**Task to complete:**
Would you return the complete listing below word for word?

------------------------------

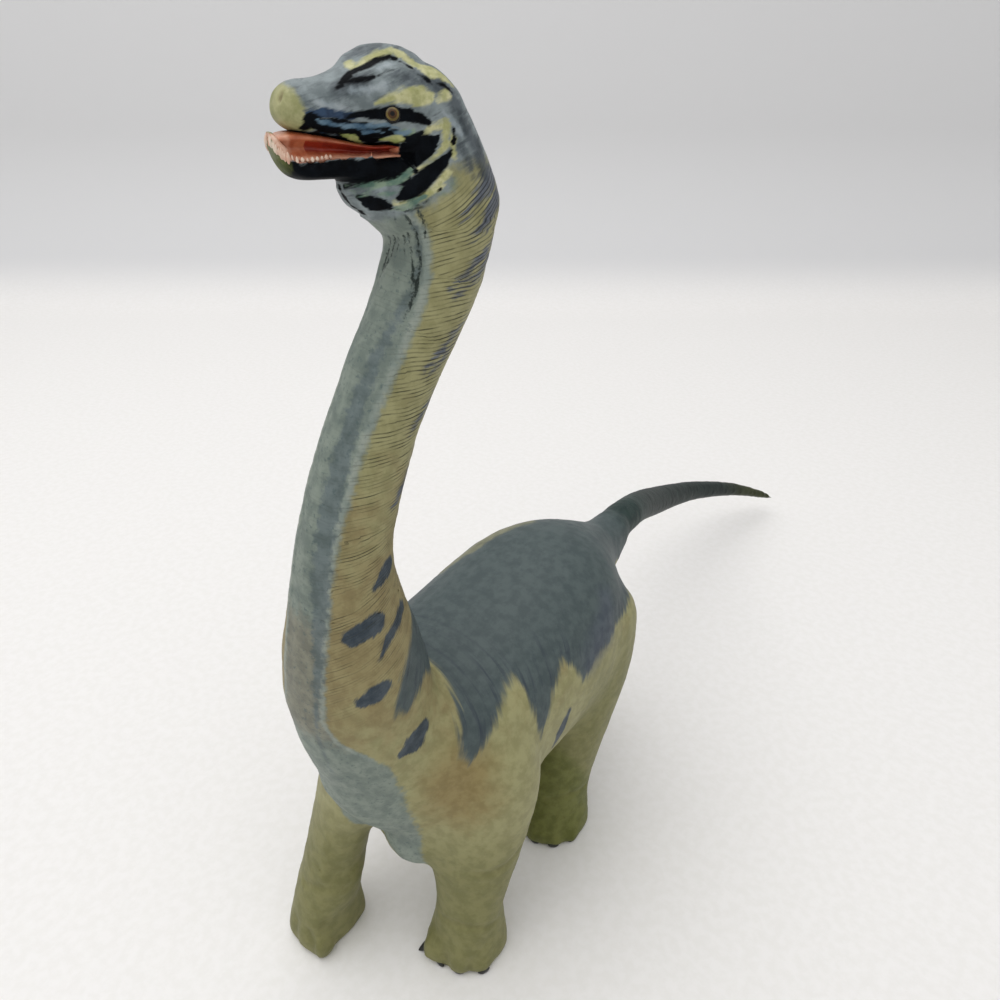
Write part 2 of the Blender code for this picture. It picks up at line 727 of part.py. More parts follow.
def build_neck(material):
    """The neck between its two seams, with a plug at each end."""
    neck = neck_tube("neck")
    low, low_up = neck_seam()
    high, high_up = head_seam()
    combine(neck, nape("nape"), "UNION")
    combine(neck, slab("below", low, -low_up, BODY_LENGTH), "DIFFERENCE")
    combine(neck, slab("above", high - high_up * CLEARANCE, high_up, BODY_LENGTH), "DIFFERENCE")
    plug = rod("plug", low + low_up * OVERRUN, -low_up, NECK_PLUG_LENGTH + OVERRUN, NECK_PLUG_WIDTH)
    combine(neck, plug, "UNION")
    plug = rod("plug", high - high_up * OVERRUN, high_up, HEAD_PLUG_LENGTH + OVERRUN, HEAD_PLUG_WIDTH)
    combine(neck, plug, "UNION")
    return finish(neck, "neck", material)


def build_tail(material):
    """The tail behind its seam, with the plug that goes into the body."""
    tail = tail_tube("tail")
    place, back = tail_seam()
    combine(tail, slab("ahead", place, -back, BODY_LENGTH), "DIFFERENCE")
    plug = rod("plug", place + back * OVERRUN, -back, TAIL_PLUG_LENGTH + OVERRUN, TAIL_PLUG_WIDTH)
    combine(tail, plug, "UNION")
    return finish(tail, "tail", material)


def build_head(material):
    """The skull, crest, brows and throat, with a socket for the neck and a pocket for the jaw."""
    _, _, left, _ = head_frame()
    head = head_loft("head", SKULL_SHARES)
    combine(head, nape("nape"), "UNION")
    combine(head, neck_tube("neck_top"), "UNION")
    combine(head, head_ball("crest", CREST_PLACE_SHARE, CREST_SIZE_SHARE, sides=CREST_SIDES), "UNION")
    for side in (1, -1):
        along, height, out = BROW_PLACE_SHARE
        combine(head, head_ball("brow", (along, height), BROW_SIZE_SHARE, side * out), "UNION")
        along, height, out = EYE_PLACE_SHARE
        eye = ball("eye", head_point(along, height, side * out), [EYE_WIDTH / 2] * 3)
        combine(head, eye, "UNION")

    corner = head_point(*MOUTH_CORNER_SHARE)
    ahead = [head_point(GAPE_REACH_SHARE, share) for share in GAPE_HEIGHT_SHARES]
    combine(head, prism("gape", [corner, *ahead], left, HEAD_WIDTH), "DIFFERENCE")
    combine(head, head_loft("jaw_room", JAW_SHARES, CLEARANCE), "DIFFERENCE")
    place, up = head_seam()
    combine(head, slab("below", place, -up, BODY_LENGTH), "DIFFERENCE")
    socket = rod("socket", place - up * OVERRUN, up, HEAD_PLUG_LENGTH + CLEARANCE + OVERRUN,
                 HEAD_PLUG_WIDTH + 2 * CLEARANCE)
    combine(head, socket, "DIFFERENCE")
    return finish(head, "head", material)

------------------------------

**Solution:**
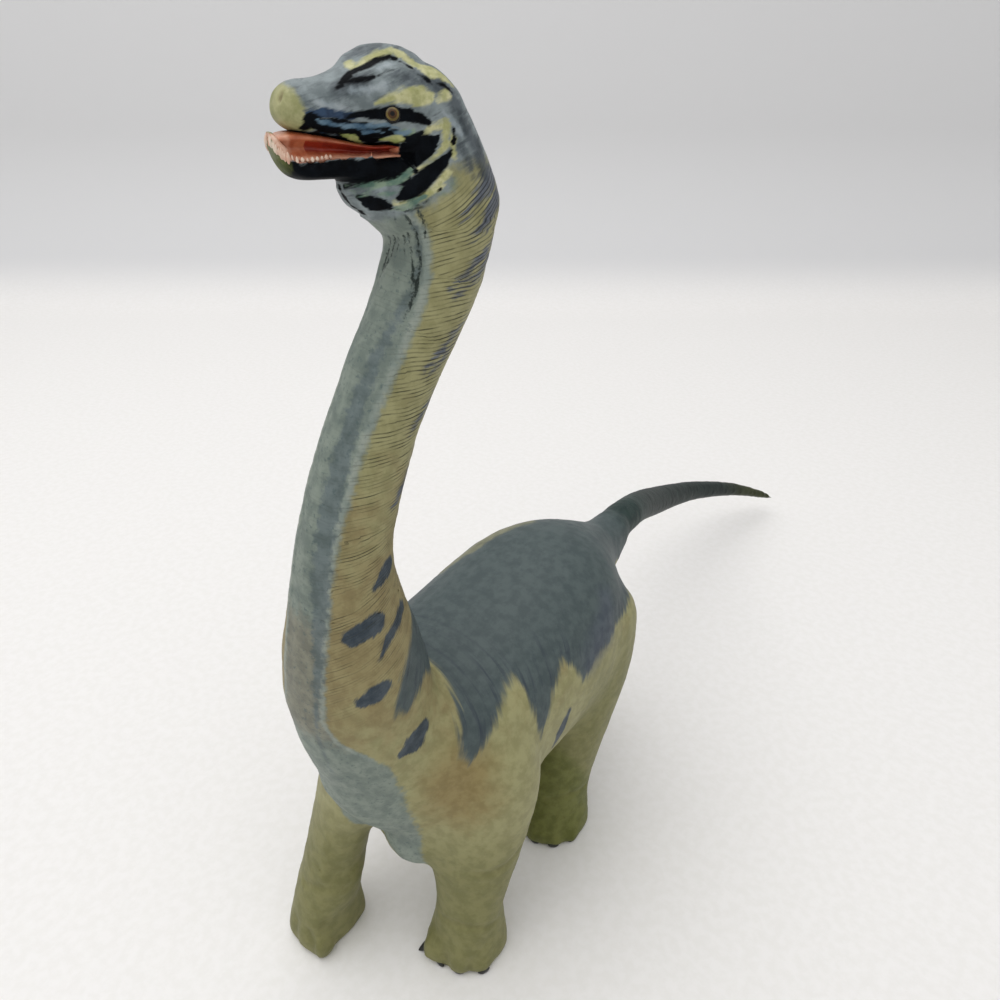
Write part 2 of the Blender code for this picture. It picks up at line 727 of part.py. More parts follow.
def build_neck(material):
    """The neck between its two seams, with a plug at each end."""
    neck = neck_tube("neck")
    low, low_up = neck_seam()
    high, high_up = head_seam()
    combine(neck, nape("nape"), "UNION")
    combine(neck, slab("below", low, -low_up, BODY_LENGTH), "DIFFERENCE")
    combine(neck, slab("above", high - high_up * CLEARANCE, high_up, BODY_LENGTH), "DIFFERENCE")
    plug = rod("plug", low + low_up * OVERRUN, -low_up, NECK_PLUG_LENGTH + OVERRUN, NECK_PLUG_WIDTH)
    combine(neck, plug, "UNION")
    plug = rod("plug", high - high_up * OVERRUN, high_up, HEAD_PLUG_LENGTH + OVERRUN, HEAD_PLUG_WIDTH)
    combine(neck, plug, "UNION")
    return finish(neck, "neck", material)


def build_tail(material):
    """The tail behind its seam, with the plug that goes into the body."""
    tail = tail_tube("tail")
    place, back = tail_seam()
    combine(tail, slab("ahead", place, -back, BODY_LENGTH), "DIFFERENCE")
    plug = rod("plug", place + back * OVERRUN, -back, TAIL_PLUG_LENGTH + OVERRUN, TAIL_PLUG_WIDTH)
    combine(tail, plug, "UNION")
    return finish(tail, "tail", material)


def build_head(material):
    """The skull, crest, brows and throat, with a socket for the neck and a pocket for the jaw."""
    _, _, left, _ = head_frame()
    head = head_loft("head", SKULL_SHARES)
    combine(head, nape("nape"), "UNION")
    combine(head, neck_tube("neck_top"), "UNION")
    combine(head, head_ball("crest", CREST_PLACE_SHARE, CREST_SIZE_SHARE, sides=CREST_SIDES), "UNION")
    for side in (1, -1):
        along, height, out = BROW_PLACE_SHARE
        combine(head, head_ball("brow", (along, height), BROW_SIZE_SHARE, side * out), "UNION")
        along, height, out = EYE_PLACE_SHARE
        eye = ball("eye", head_point(along, height, side * out), [EYE_WIDTH / 2] * 3)
        combine(head, eye, "UNION")

    corner = head_point(*MOUTH_CORNER_SHARE)
    ahead = [head_point(GAPE_REACH_SHARE, share) for share in GAPE_HEIGHT_SHARES]
    combine(head, prism("gape", [corner, *ahead], left, HEAD_WIDTH), "DIFFERENCE")
    combine(head, head_loft("jaw_room", JAW_SHARES, CLEARANCE), "DIFFERENCE")
    place, up = head_seam()
    combine(head, slab("below", place, -up, BODY_LENGTH), "DIFFERENCE")
    socket = rod("socket", place - up * OVERRUN, up, HEAD_PLUG_LENGTH + CLEARANCE + OVERRUN,
                 HEAD_PLUG_WIDTH + 2 * CLEARANCE)
    combine(head, socket, "DIFFERENCE")
    return finish(head, "head", material)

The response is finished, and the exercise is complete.